The framing overhead is minimal compared to HTTP. An HTTP request includes headers that can be hundreds of bytes for every interaction. A WebSocket frame for a short message is a few bytes of overhead.
Building a WebSocket Server
Most web frameworks have WebSocket support. Here’s the pattern in Node.js with the ws library:
import { WebSocketServer } from 'ws';
const wss = new WebSocketServer({ port: 8080 });
wss.on('connection', (ws, request) => {
console.log('Client connected');
ws.on('message', (data) => {
const message = JSON.parse(data.toString());
// Handle message
// Broadcast to all connected clients:
wss.clients.forEach(client => {
if (client.readyState === ws.OPEN) {
client.send(JSON.stringify({ type: 'message', ...message }));
}
});
});
ws.on('close', () => {
console.log('Client disconnected');
});
ws.on('error', (error) => {
console.error('WebSocket error:', error);
});
});
On the client:
const ws = new WebSocket('wss://example.com/chat');
ws.addEventListener('open', () => {
ws.send(JSON.stringify({ type: 'join', room: 'general' }));
});
ws.addEventListener('message', (event) => {
const data = JSON.parse(event.data);
displayMessage(data);
});
ws.addEventListener('close', (event) => {
// Attempt reconnection
setTimeout(connect, 1000 * Math.min(retries++, 30));
});
Handling State at Scale
A single WebSocket server process can handle thousands of concurrent connections. The problem arises when you run multiple server instances: user A is connected to server 1 and user B is connected to server 2. A message from user A to user B needs to cross from server 1 to server 2.
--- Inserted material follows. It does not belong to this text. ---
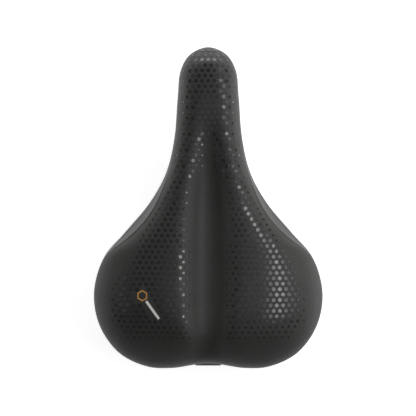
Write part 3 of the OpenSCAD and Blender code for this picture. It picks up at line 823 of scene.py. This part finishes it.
def dot_tree(material):
    """Drops points onto a surface and sets a low six-sided dot on each, square to the surface."""
    tree = bpy.data.node_groups.new("Grip dots", "GeometryNodeTree")
    sockets = tree.interface
    sockets.new_socket("Points", in_out="INPUT", socket_type="NodeSocketGeometry")
    sockets.new_socket("Surface", in_out="INPUT", socket_type="NodeSocketObject")
    sockets.new_socket("Dot height", in_out="INPUT", socket_type="NodeSocketFloat")
    sockets.new_socket("Top share", in_out="INPUT", socket_type="NodeSocketFloat")
    sockets.new_socket("Dots", in_out="OUTPUT", socket_type="NodeSocketGeometry")
    nodes, links = tree.nodes, tree.links

    given = nodes.new("NodeGroupInput")
    given.label = "Sizes"
    skin = nodes.new("GeometryNodeObjectInfo")
    skin.label = "Skin that carries the dots"
    drop = nodes.new("GeometryNodeRaycast")
    drop.label = "Drop onto the skin"
    drop.inputs["Ray Direction"].default_value = (0, 0, -1)
    drop.inputs["Ray Length"].default_value = 1
    upright = nodes.new("GeometryNodeStoreNamedAttribute")
    upright.label = "Keep the skin's direction"
    upright.data_type = "FLOAT_VECTOR"
    upright.inputs["Name"].default_value = "up"
    landed = nodes.new("GeometryNodeSetPosition")
    landed.label = "On the skin"
    kept = nodes.new("GeometryNodeInputNamedAttribute")
    kept.label = "Direction of the skin"
    kept.data_type = "FLOAT_VECTOR"
    kept.inputs["Name"].default_value = "up"
    square = nodes.new("FunctionNodeAlignRotationToVector")
    square.label = "Square to the skin"
    square.axis = "Z"
    top = nodes.new("ShaderNodeMath")
    top.label = "Radius of the flat top"
    top.operation = "MULTIPLY"
    top.inputs[1].default_value = 0.5
    dot = nodes.new("GeometryNodeMeshCone")
    dot.label = "One dot, 1 across"
    dot.inputs["Vertices"].default_value = 6
    dot.inputs["Radius Bottom"].default_value = 0.5
    crisp = nodes.new("GeometryNodeSetShadeSmooth")
    crisp.label = "Crisp flat faces"
    crisp.inputs["Shade Smooth"].default_value = False
    turned = nodes.new("GeometryNodeTransform")
    turned.label = "Corner to the nose"
    turned.inputs["Rotation"].default_value = (0, 0, math.radians(30))
    size = nodes.new("GeometryNodeInputNamedAttribute")
    size.label = "Width of each dot"
    size.data_type = "FLOAT"
    size.inputs["Name"].default_value = "width"
    scale = nodes.new("ShaderNodeCombineXYZ")
    scale.label = "Width only"
    scale.inputs["Z"].default_value = 1
    stand = nodes.new("GeometryNodeInstanceOnPoints")
    stand.label = "A dot on each point"
    real = nodes.new("GeometryNodeRealizeInstances")
    real.label = "Real mesh"
    paint = nodes.new("GeometryNodeSetMaterial")
    paint.label = "Gloss"
    paint.inputs["Material"].default_value = material
    out = nodes.new("NodeGroupOutput")
    out.label = "Dots"
    for i, node in enumerate((given, skin, drop, upright, landed, kept, square, top, dot, crisp,
                              turned, size, scale, stand, real, paint, out)):
        node.location = (i * 190, (i % 3) * -180)

    links.new(given.outputs["Surface"], skin.inputs["Object"])
    links.new(skin.outputs["Geometry"], drop.inputs["Target Geometry"])
    links.new(given.outputs["Points"], upright.inputs["Geometry"])
    links.new(drop.outputs["Hit Normal"], upright.inputs["Value"])
    links.new(upright.outputs["Geometry"], landed.inputs["Geometry"])
    links.new(drop.outputs["Hit Position"], landed.inputs["Position"])
    links.new(kept.outputs["Attribute"], square.inputs["Vector"])
    links.new(given.outputs["Top share"], top.inputs[0])
    links.new(top.outputs["Value"], dot.inputs["Radius Top"])
    links.new(given.outputs["Dot height"], dot.inputs["Depth"])
    links.new(dot.outputs["Mesh"], crisp.inputs["Geometry"])
    links.new(crisp.outputs["Geometry"], turned.inputs["Geometry"])
    links.new(size.outputs["Attribute"], scale.inputs["X"])
    links.new(size.outputs["Attribute"], scale.inputs["Y"])
    links.new(landed.outputs["Geometry"], stand.inputs["Points"])
    links.new(turned.outputs["Geometry"], stand.inputs["Instance"])
    links.new(square.outputs["Rotation"], stand.inputs["Rotation"])
    links.new(scale.outputs["Vector"], stand.inputs["Scale"])
    links.new(stand.outputs["Instances"], real.inputs["Geometry"])
    links.new(real.outputs["Geometry"], paint.inputs["Geometry"])
    links.new(paint.outputs["Geometry"], out.inputs["Dots"])
    return tree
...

The standard solution: a message broker between server instances. Redis pub/sub is commonly used. When server 1 receives a message, it publishes it to Redis. All server instances (including server 2) subscribe to the relevant channel and forward to their connected clients.
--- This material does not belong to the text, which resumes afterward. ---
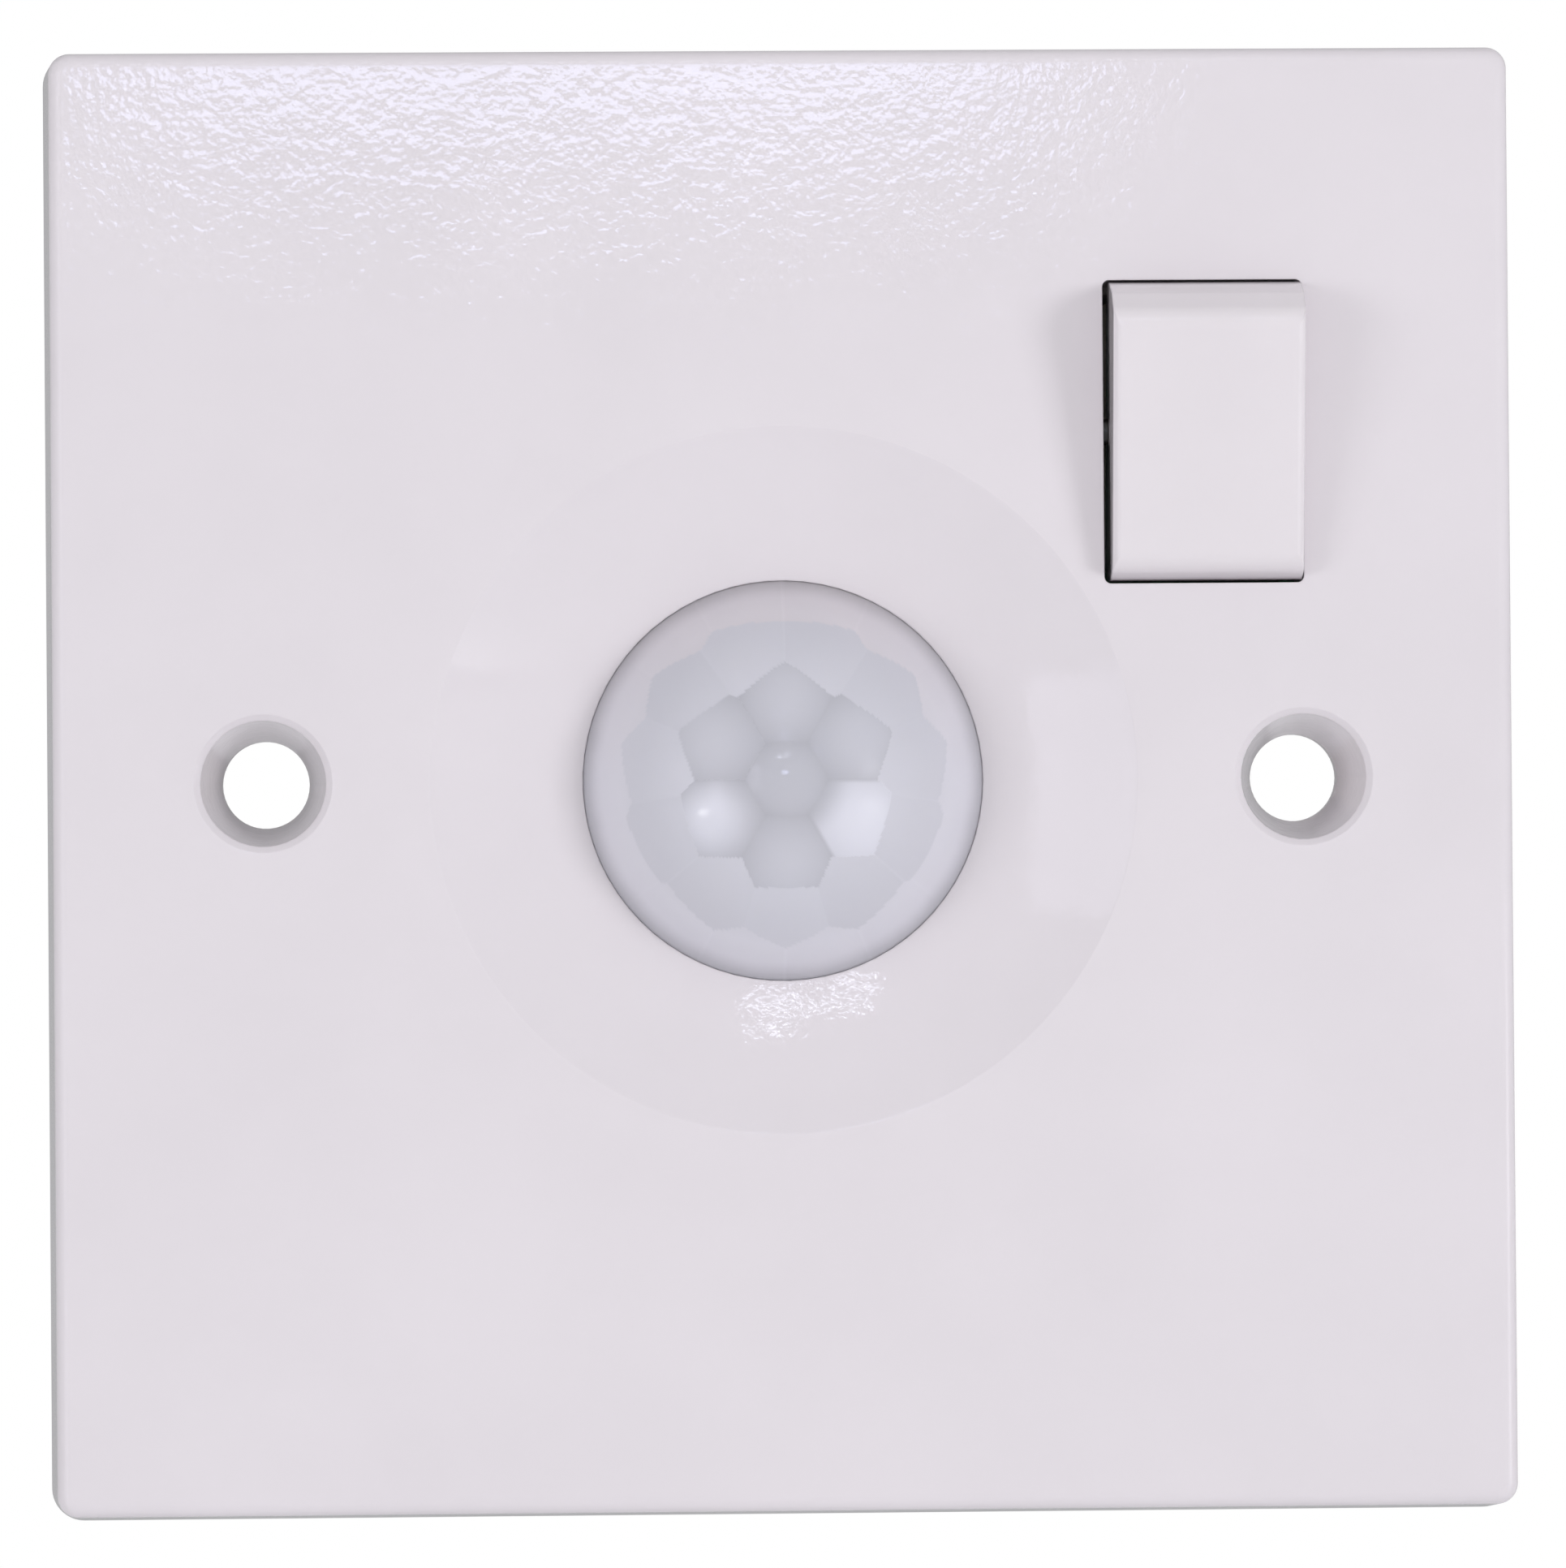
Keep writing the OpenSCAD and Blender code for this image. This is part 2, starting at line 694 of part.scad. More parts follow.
module power_board() {
    color("seagreen") upright() difference() {
        slab(power_under_z, power_z) case_outline(board_edge);
        slab(power_under_z - over, power_z + over) {
            translate([0, power_edge_y - case_l / 2]) square([case_w, case_l], center = true);
            for (p = pillars) translate(p) circle(r = pillar_screw_r + 0.15);
            for (i = [0:header_ways - 1]) translate([header_x, (i - (header_ways - 1) / 2) * header_pitch])
                circle(r = pin_w * 0.75);
        }
    }
}

module power_board_screws() {
    color("silver") upright() for (p = pillars) translate([p[0], p[1], power_z]) mirror([0, 0, 1])
        screw(pillar_screw_r, pillar_screw_len, 1.9, post_head_t);
}

module relay() {
    color("steelblue") upright() translate([-11, 2]) {
        slab(power_z, power_z + 9.4) rounded_rect(15.6, 20, 0.6);
        slab(power_z, power_z + 1) rounded_rect(16, 20.4, 0.6);
    }
}

module electrolytic_capacitors() {
    can = 4;
    length = 12;
    color("darkslateblue") upright() for (x = [4.5, 13.5]) translate([x, -1.5, power_z + can]) {
        rotate([-90, 0, 0]) difference() {
            rotate_extrude() polygon([
                [0, 0], [can, 0], [can, 1.6], [can - 0.3, 1.9], [can, 2.2], [can, length], [0, length]
            ]);
            at_height(length) cube([0.5, 2 * can * 0.8, 0.5], center = true);
        }
    }
}

module film_capacitor() {
    color("goldenrod") upright() translate([-12, 21]) slab(power_z, power_z + 9) rounded_rect(18, 8, 0.8);
}

module varistor() {
    disc = 4.2;
    color("royalblue") upright() translate([13, -9.5, power_z]) {
        at_height(disc + 0.6) rotate([90, 0, 0]) cylinder(h = 2.8, r = disc, center = true);
        for (s = [-1, 1]) translate([s * 2.5, 0]) slab(0, 2.4) circle(r = 0.35);
    }
}

module choke() {
    color("peru") upright() translate([3.5, -10]) rotate_extrude() polygon([
        [0, power_z], [4.2, power_z], [4.2, power_z + 1], [3.6, power_z + 1.4],
        [3.6, power_z + 6.8], [4.2, power_z + 7.2], [4.2, power_z + 8.2], [0, power_z + 8.2]
    ]);
}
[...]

// Using Redis pub/sub with ioredis
const publisher = new Redis();
const subscriber = new Redis();
// Subscribe to room channel
subscriber.subscribe(`room:${roomId}`, (err, count) => {
subscriber.on('message', (channel, message) => {
// Broadcast to all clients on this server connected to this room
broadcastToRoom(roomId, message);
});
});
// When receiving a message from a connected client
ws.on('message', (data) => {
publisher.publish(`room:${roomId}`, data);
});
Socket.IO, a popular WebSocket library for Node.js, has adapters for Redis and other brokers that handle this automatically.
Authentication
WebSocket connections start as HTTP requests, so cookie-based authentication works naturally - cookies are sent with the upgrade request. Token-based authentication (JWTs) typically happens in the connection URL or in the first message after connecting:
// Send auth token in first message after connection
ws.addEventListener('open', () => {
ws.send(JSON.stringify({ type: 'auth', token: getAuthToken() }));
});
On the server, don’t trust unauthenticated connections with any data. Validate authentication early and close the connection if it fails.
When to Use WebSockets
WebSockets are the right choice when:
- The server needs to push data to the client without a client request (live notifications, real-time scores, collaborative cursors)
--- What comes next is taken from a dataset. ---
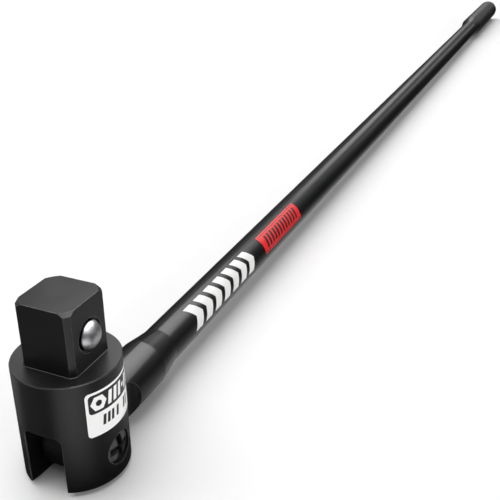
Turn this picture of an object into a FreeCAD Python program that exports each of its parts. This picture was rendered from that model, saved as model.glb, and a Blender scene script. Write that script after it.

- High-frequency bidirectional messaging (chat, multiplayer game state, collaborative editing)
- Latency is critical and HTTP overhead per message is significant
WebSockets are overkill when:
- You need occasional server-to-client updates (use Server-Sent Events - simpler, HTTP-based, one-direction)
- Updates are infrequent (polling every 30 seconds is simpler to implement and operate)
- The data is inherently request-response (use HTTP, that’s what it’s for)
Server-Sent Events (SSE) deserve a mention: it’s an HTTP-based mechanism for server-to-client push, simpler than WebSockets, supported natively in browsers. If you only need server-to-client messages (dashboards, live feeds, notifications), SSE is often the better choice.
Reliability Concerns
WebSocket connections drop. Networks hiccup, load balancers time out idle connections, mobile devices switch from WiFi to cellular. Every WebSocket client needs reconnection logic with exponential backoff.
Load balancers typically require sticky sessions (affinity) for WebSocket connections, or need to be configured to forward WebSocket traffic properly. Standard HTTP load balancing can close WebSocket connections unexpectedly.
Heartbeats (periodic ping/pong messages) keep connections alive through firewalls and proxies that close idle TCP connections. Most WebSocket server libraries handle this, but it needs to be configured.
The operational complexity of WebSockets is real. Connection state on servers, reconnection handling on clients, message ordering guarantees (TCP gives you ordering per connection, but what happens across reconnects?). These are solvable problems, but they’re problems you don’t have with request-response HTTP.